DATASET SECTION:
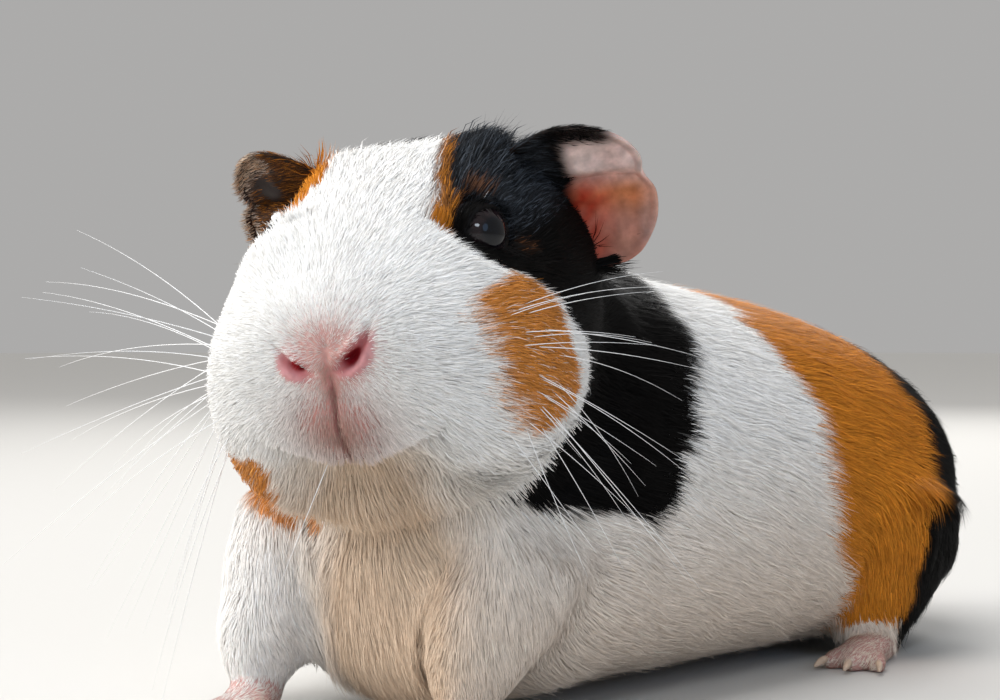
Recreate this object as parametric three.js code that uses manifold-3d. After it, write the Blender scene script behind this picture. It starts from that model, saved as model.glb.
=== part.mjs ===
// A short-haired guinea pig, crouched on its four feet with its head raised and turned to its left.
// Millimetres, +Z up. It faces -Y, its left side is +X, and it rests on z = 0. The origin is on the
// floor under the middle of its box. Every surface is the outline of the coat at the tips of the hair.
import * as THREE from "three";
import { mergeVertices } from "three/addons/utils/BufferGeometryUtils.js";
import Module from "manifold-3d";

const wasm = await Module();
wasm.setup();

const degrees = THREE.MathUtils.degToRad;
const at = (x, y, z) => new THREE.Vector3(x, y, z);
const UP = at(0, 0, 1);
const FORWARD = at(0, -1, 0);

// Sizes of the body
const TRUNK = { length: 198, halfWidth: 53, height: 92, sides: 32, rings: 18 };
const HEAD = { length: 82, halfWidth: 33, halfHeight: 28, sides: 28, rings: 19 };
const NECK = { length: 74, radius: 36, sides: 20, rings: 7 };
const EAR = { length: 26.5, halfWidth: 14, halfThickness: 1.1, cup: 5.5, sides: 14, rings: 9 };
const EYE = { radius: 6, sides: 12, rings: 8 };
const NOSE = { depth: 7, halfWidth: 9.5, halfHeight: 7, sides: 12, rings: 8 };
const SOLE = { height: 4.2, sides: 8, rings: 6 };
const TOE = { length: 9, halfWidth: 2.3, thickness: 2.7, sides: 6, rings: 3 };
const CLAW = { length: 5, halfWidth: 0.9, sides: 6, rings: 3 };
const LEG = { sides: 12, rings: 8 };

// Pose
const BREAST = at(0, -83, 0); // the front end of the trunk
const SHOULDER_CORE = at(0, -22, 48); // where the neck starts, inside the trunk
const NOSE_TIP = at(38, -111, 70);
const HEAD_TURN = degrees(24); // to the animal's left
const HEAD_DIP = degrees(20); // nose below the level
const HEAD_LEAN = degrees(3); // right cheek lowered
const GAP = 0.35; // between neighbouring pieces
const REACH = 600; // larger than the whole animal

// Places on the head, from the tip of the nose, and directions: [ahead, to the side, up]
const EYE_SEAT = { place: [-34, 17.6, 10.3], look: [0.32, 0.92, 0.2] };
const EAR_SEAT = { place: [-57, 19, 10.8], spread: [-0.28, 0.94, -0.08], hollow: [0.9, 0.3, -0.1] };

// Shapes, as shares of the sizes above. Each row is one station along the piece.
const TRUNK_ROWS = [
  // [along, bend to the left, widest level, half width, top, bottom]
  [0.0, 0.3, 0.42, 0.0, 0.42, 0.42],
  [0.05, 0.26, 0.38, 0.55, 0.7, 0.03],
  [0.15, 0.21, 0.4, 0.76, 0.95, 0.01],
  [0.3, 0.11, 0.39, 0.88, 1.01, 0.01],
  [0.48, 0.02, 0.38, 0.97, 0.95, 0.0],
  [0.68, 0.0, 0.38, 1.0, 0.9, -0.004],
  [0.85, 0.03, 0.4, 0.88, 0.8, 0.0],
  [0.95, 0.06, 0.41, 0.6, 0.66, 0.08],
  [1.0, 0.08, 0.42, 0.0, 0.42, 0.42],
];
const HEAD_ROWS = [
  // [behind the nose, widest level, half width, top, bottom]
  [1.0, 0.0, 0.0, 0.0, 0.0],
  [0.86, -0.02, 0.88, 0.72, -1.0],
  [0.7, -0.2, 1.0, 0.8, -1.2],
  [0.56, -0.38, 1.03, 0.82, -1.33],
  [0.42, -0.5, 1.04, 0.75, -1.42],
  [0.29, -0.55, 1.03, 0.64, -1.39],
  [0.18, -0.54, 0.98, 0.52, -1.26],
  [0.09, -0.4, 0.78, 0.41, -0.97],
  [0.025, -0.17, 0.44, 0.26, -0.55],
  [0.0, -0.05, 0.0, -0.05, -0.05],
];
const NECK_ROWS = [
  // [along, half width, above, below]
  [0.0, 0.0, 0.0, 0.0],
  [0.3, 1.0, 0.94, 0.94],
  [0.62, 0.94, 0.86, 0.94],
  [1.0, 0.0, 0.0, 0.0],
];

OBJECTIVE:
Quote each line of the listing above exactly.

WRITTEN ANSWER:
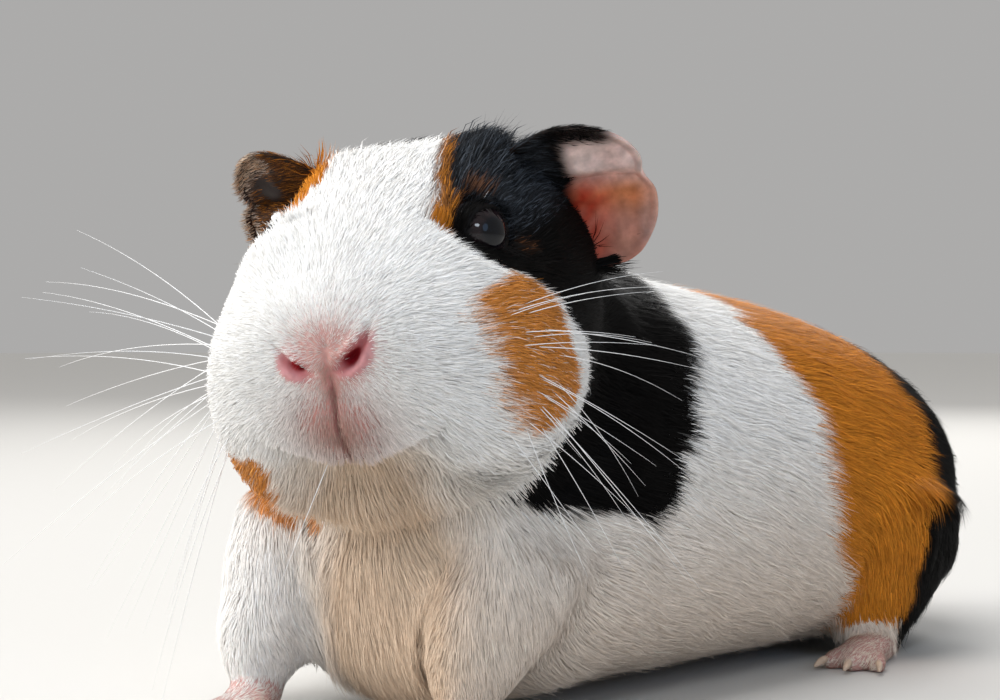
Recreate this object as parametric three.js code that uses manifold-3d. After it, write the Blender scene script behind this picture. It starts from that model, saved as model.glb.
=== part.mjs ===
// A short-haired guinea pig, crouched on its four feet with its head raised and turned to its left.
// Millimetres, +Z up. It faces -Y, its left side is +X, and it rests on z = 0. The origin is on the
// floor under the middle of its box. Every surface is the outline of the coat at the tips of the hair.
import * as THREE from "three";
import { mergeVertices } from "three/addons/utils/BufferGeometryUtils.js";
import Module from "manifold-3d";

const wasm = await Module();
wasm.setup();

const degrees = THREE.MathUtils.degToRad;
const at = (x, y, z) => new THREE.Vector3(x, y, z);
const UP = at(0, 0, 1);
const FORWARD = at(0, -1, 0);

// Sizes of the body
const TRUNK = { length: 198, halfWidth: 53, height: 92, sides: 32, rings: 18 };
const HEAD = { length: 82, halfWidth: 33, halfHeight: 28, sides: 28, rings: 19 };
const NECK = { length: 74, radius: 36, sides: 20, rings: 7 };
const EAR = { length: 26.5, halfWidth: 14, halfThickness: 1.1, cup: 5.5, sides: 14, rings: 9 };
const EYE = { radius: 6, sides: 12, rings: 8 };
const NOSE = { depth: 7, halfWidth: 9.5, halfHeight: 7, sides: 12, rings: 8 };
const SOLE = { height: 4.2, sides: 8, rings: 6 };
const TOE = { length: 9, halfWidth: 2.3, thickness: 2.7, sides: 6, rings: 3 };
const CLAW = { length: 5, halfWidth: 0.9, sides: 6, rings: 3 };
const LEG = { sides: 12, rings: 8 };

// Pose
const BREAST = at(0, -83, 0); // the front end of the trunk
const SHOULDER_CORE = at(0, -22, 48); // where the neck starts, inside the trunk
const NOSE_TIP = at(38, -111, 70);
const HEAD_TURN = degrees(24); // to the animal's left
const HEAD_DIP = degrees(20); // nose below the level
const HEAD_LEAN = degrees(3); // right cheek lowered
const GAP = 0.35; // between neighbouring pieces
const REACH = 600; // larger than the whole animal

// Places on the head, from the tip of the nose, and directions: [ahead, to the side, up]
const EYE_SEAT = { place: [-34, 17.6, 10.3], look: [0.32, 0.92, 0.2] };
const EAR_SEAT = { place: [-57, 19, 10.8], spread: [-0.28, 0.94, -0.08], hollow: [0.9, 0.3, -0.1] };

// Shapes, as shares of the sizes above. Each row is one station along the piece.
const TRUNK_ROWS = [
  // [along, bend to the left, widest level, half width, top, bottom]
  [0.0, 0.3, 0.42, 0.0, 0.42, 0.42],
  [0.05, 0.26, 0.38, 0.55, 0.7, 0.03],
  [0.15, 0.21, 0.4, 0.76, 0.95, 0.01],
  [0.3, 0.11, 0.39, 0.88, 1.01, 0.01],
  [0.48, 0.02, 0.38, 0.97, 0.95, 0.0],
  [0.68, 0.0, 0.38, 1.0, 0.9, -0.004],
  [0.85, 0.03, 0.4, 0.88, 0.8, 0.0],
  [0.95, 0.06, 0.41, 0.6, 0.66, 0.08],
  [1.0, 0.08, 0.42, 0.0, 0.42, 0.42],
];
const HEAD_ROWS = [
  // [behind the nose, widest level, half width, top, bottom]
  [1.0, 0.0, 0.0, 0.0, 0.0],
  [0.86, -0.02, 0.88, 0.72, -1.0],
  [0.7, -0.2, 1.0, 0.8, -1.2],
  [0.56, -0.38, 1.03, 0.82, -1.33],
  [0.42, -0.5, 1.04, 0.75, -1.42],
  [0.29, -0.55, 1.03, 0.64, -1.39],
  [0.18, -0.54, 0.98, 0.52, -1.26],
  [0.09, -0.4, 0.78, 0.41, -0.97],
  [0.025, -0.17, 0.44, 0.26, -0.55],
  [0.0, -0.05, 0.0, -0.05, -0.05],
];
const NECK_ROWS = [
  // [along, half width, above, below]
  [0.0, 0.0, 0.0, 0.0],
  [0.3, 1.0, 0.94, 0.94],
  [0.62, 0.94, 0.86, 0.94],
  [1.0, 0.0, 0.0, 0.0],
];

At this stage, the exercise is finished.